TASK REQUIREMENTS:
Reproduce, word for word, every line from the first one down to the line containing "film bag: a", and nothing else.

SUPPLIED MATERIAL:

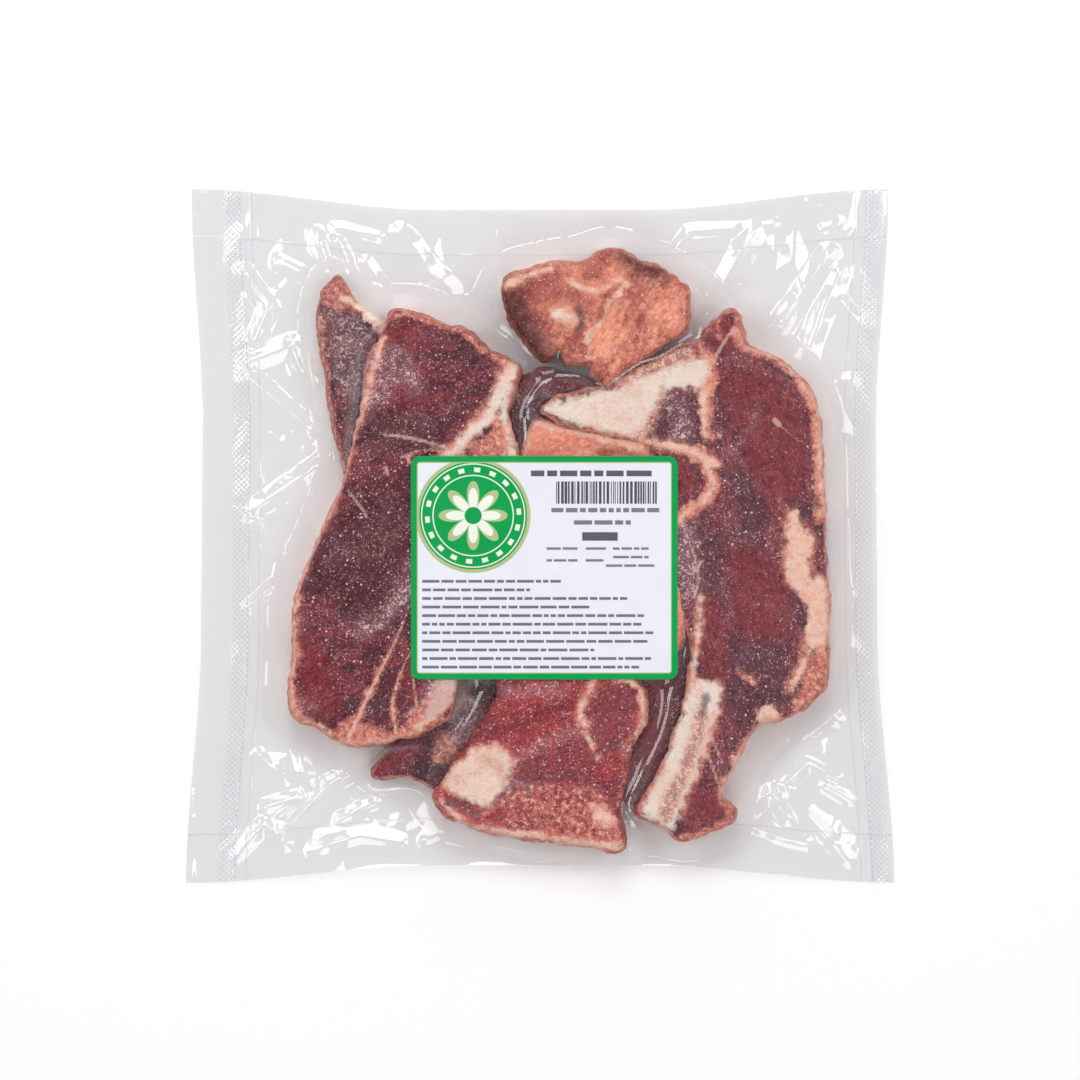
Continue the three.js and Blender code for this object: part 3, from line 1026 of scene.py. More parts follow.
@dataclass
class Pouch:
    """The film bag: a square sheet over the meat and one under it, sealed along four sides."""

    half_width_top: float = 147.7
    half_width_bottom: float = 150.2
    half_height: float = 147.1
    drawn_in: dict[str, float] = field(
        default_factory=lambda: {"left": 5.6, "right": 6.3, "top": 8.9, "bottom": 7.6}
    )
    edge_lift: dict[str, float] = field(
        default_factory=lambda: {"left": 2.6, "right": 3.0, "top": 4.0, "bottom": 7.0}
    )
    flat_half: float = 100.0
    flare_start: float = 0.3
    sheet_gap: float = 0.35
    right_seal_shift: float = 11.5
    vacuum_pull: float = 0.22
    cells: int = 256
    clearance: float = 0.35
    creases: list[Crease] = field(default_factory=list)
    crumples: list[Crumple] = field(default_factory=list)
    finish: FilmFinish = FilmFinish()

    COARSE_PITCH = 2.5
    COARSE_ROUNDS = 400
    FINE_ROUNDS = 60
    FOLD_ROUNDS = 36
    RIM_GAP = 0.06
    SLACK = 0.006
    FOLD_PULL = 0.004
    FOLLOW = 0.45
    OVER_SLOPES = 1.3

    def bowed(self, share: np.ndarray) -> np.ndarray:
        """How much of its pull a side shows at a share of its half length."""
        return 1 - ease(np.abs(share), self.flare_start, 1.0)

    def grid(self, cells: int) -> np.ndarray:
        """Lay out the sheet's places.

        Args:
            cells: How many cells a side has.

        Returns:
            The places, one row each, row by row from the lowest Y.
        """
        line = np.linspace(-1, 1, cells + 1)
        across, up = (axis.ravel() for axis in np.meshgrid(line, line))
        half = self.half_width_bottom + (self.half_width_top - self.half_width_bottom) * (up + 1) / 2
        side = np.where(across < 0, self.drawn_in["left"], self.drawn_in["right"])
        end = np.where(up < 0, self.drawn_in["bottom"], self.drawn_in["top"])
        x = across * (half - side * self.bowed(up))
        y = up * (self.half_height - end * self.bowed(across))
        return np.stack([x, y], axis=1)

    def underside(self, places: np.ndarray) -> np.ndarray:
        """The height of the lower sheet: flat under the meat, rising to the middle of each side.

        Args:
            places: The places, one row each.

        Returns:
            The height at each place.
        """
        x, y = places[:, 0], places[:, 1]
        across, up = x / self.half_width_top, y / self.half_height
        out_x = ease(np.abs(x), self.flat_half, self.half_width_top)
        out_y = ease(np.abs(y), self.flat_half, self.half_height)
        side = np.where(x < 0, self.edge_lift["left"], self.edge_lift["right"])
        end = np.where(y < 0, self.edge_lift["bottom"], self.edge_lift["top"])
        return np.maximum(side * out_x * self.bowed(up), end * out_y * self.bowed(across))

    def floor(self, places: np.ndarray, steaks: list[Steak]) -> np.ndarray:
        """What the upper sheet rests on: the meat or the lower sheet.

        Args:
            places: The places, one row each.
            steaks: The meat in the pouch.

        Returns:
            The height at each place.
        """
        floor = self.underside(places) + self.sheet_gap
        for steak in steaks:
            floor = np.maximum(floor, steak.top_heights(places) + self.clearance)
        return floor

    def drape(self, steaks: list[Steak]) -> HeightMap:
        """The smooth settled film on a coarse grid.

        Args:
            steaks: The meat in the pouch.

        Returns:
            The film's heights.
        """
        places = HeightMap.places(self.COARSE_PITCH)
        floor = HeightMap.over(self.floor(places, steaks), self.COARSE_PITCH)
        pull = self.vacuum_pull * self.COARSE_PITCH**2
        return HeightMap(settle(floor.heights, floor.heights, pull, self.COARSE_ROUNDS), self.COARSE_PITCH)

    def wrinkles(self, places: np.ndarray, steaks: list[Steak]) -> np.ndarray:
        """How far folds and facets lift the loose film.

        Args:
            places: The places, one row each.
            steaks: The meat, on which the film is smooth.

        Returns:
            The lift at each place.
        """
        lift = np.zeros(len(places))
        for crease in self.creases:
            lift = np.maximum(lift, crease.rise(places))
        for crumple in self.crumples:
            lift += crumple.rise(places)
        inside = 0.3 + 0.7 * ease(self.edge_distance(places), 6.0, 24.0)
        return lift * inside * self.looseness(places, steaks)

    def lower_sheet(self, places: np.ndarray, wrinkles: np.ndarray) -> np.ndarray:
        """The lower sheet's height, which follows the upper one's wrinkles wholly at the rim."""
        follow = 1 - (1 - self.FOLLOW) * ease(self.edge_distance(places), 1.0, 16.0)
        return self.underside(places) + wrinkles * follow

    def upper_sheet(self, steaks: list[Steak], drape: HeightMap) -> np.ndarray:
        """Fold the upper sheet.

        Args:
            steaks: The meat that it lies on.
            drape: The smooth settled film.

        Returns:
            The sheet's points, in rows and columns.
        """
        side = self.cells + 1
        places = self.grid(self.cells)
        wrinkles = self.wrinkles(places, steaks)
        gap = self.RIM_GAP + (self.sheet_gap - self.RIM_GAP) * ease(self.edge_distance(places), 0.5, 3.0)
        floor = np.maximum(self.floor(places, steaks), self.lower_sheet(places, wrinkles) + gap)
        floor = np.where(self.edge_distance(places) < 3.0, self.lower_sheet(places, wrinkles) + gap, floor)
        floor = floor.reshape(side, side)
        pitch = 2 * self.half_width_top / self.cells
        start = drape.at(places).reshape(side, side)
        smooth = settle(floor, start, self.vacuum_pull * pitch**2, self.FINE_ROUNDS)
        height = np.maximum(smooth, floor + ((1 - self.FOLLOW) * wrinkles).reshape(side, side))
        height += (wrinkles * self.OVER_SLOPES).reshape(side, side) * ease(smooth - floor, 0.3, 2.0)
        rim = self.edge_distance(places).reshape(side, side) < 0.1
        points = np.dstack([places.reshape(side, side, 2), np.where(rim, floor, height)])
        spare = self.looseness(places, steaks) * ease(self.edge_distance(places), 4.0, 20.0)
        slack = (1 + self.SLACK * spare).reshape(side, side)
        return fold_sheet(points, floor, slack, self.FOLD_ROUNDS, self.FOLD_PULL)

    def looseness(self, places: np.ndarray, steaks: list[Steak]) -> np.ndarray:
        """How free the film is to crumple: 0 on the meat, 1 away from it.

        Args:
            places: The places, one row each.
            steaks: The meat in the pouch.

        Returns:
            The freedom at each place.
        """
        depth = np.full(len(places), FAR_OUTSIDE)
        for steak in steaks:
            depth = np.maximum(depth, steak.depth_at(places))
        return 1 - ease(depth, -5.0, -0.8)

    def edge_distance(self, places: np.ndarray) -> np.ndarray:
        """How far places lie from the nearest side of the pouch.

        Args:
            places: The places, one row each.

        Returns:
            The distance at each place.
        """
        sides = self.half_width_top - np.abs(places[:, 0])
        ends = self.half_height - np.abs(places[:, 1])
        return np.maximum(np.minimum(sides, ends), 0)

    def build(self, steaks: list[Steak], drape: HeightMap) -> bpy.types.Object:
        """Make the bag as one closed skin.

        Args:
            steaks: The meat inside.
            drape: The smooth settled film.

        Returns:
            The finished object.
        """
        half = self.cells // 2
        upper = self.upper_sheet(steaks, drape).reshape(-1, 3)
        flat = self.grid(half)
        lower = np.column_stack([flat, self.lower_sheet(flat, self.wrinkles(flat, steaks))])
        faces = grid_faces(self.cells, 0, False) + grid_faces(half, len(upper), True)
        top_loop = border_loop(self.cells)
        low_loop = [place + len(upper) for place in border_loop(half)]
        for index, start in enumerate(low_loop):
            end = low_loop[(index + 1) % len(low_loop)]
            first, middle, last = (top_loop[(2 * index + k) % len(top_loop)] for k in range(3))
            faces += [(start, end, middle), (start, middle, first), (end, last, middle)]
        film = new_piece("pouch_film", np.vstack([upper, lower]), faces)
        bpy.ops.object.select_all(action="DESELECT")
        film.select_set(True)
        bpy.context.view_layer.objects.active = film
        bpy.ops.object.shade_smooth_by_angle(angle=math.radians(50))
        self.keep_seal_places(film, [self.cells, half])
        self.keep_cling(film, upper, flat, steaks)
        film.data.materials.append(self.finish.material())
        return film

    def keep_cling(
        self, film: bpy.types.Object, upper: np.ndarray, lower: np.ndarray, steaks: list[Steak]
    ) -> None:
        """Keep where the film clings to the meat.

        Args:
            film: The film.
            upper: The upper sheet's points.
            lower: The lower sheet's places.
            steaks: The meat inside.
        """
        top = np.full(len(upper), FAR_OUTSIDE)
        over = np.full(len(lower), FAR_OUTSIDE)
        for steak in steaks:
            top = np.maximum(top, steak.top_heights(upper[:, :2]))
            over = np.maximum(over, steak.depth_at(lower))
        cling = np.concatenate([1 - ease(upper[:, 2] - top, 0.6, 2.0), ease(over, -0.5, 2.0)])
        keep(film, "cling", cling)

    def keep_seal_places(self, film: bpy.types.Object, sheets: list[int]) -> None:
        """Keep how far each point of the flat bag lies from its nearest side and end, and how far up.

        Args:
            film: The film.
            sheets: How many cells each sheet's side has, in the order of the film's points.
        """
        places = {"from_side": [], "from_end": [], "up_side": []}
        for cells in sheets:
            line = np.linspace(-self.half_width_bottom, self.half_width_bottom, cells + 1)
            x, y = (axis.ravel() for axis in np.meshgrid(line, line))
            places["from_side"].append(self.half_width_bottom - np.abs(x) + self.right_seal_shift * (x > 0))
            places["from_end"].append(self.half_width_bottom - np.abs(y))
            places["up_side"].append(y)
        for name, values in places.items():
            keep(film, name, np.concatenate(values))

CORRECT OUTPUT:
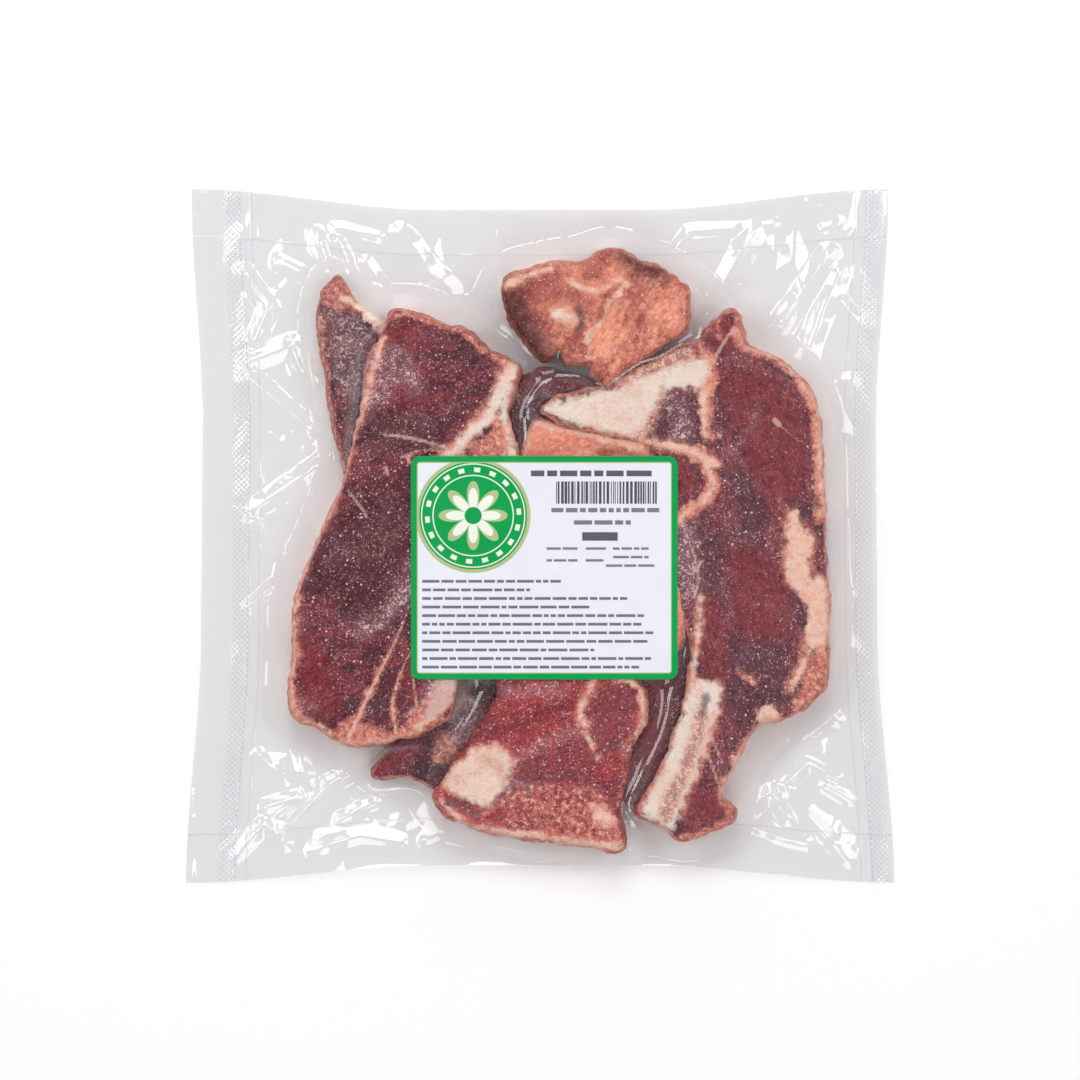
Continue the three.js and Blender code for this object: part 3, from line 1026 of scene.py. More parts follow.
@dataclass
class Pouch:
    """The film bag: a square sheet over the meat and one under it, sealed along four sides."""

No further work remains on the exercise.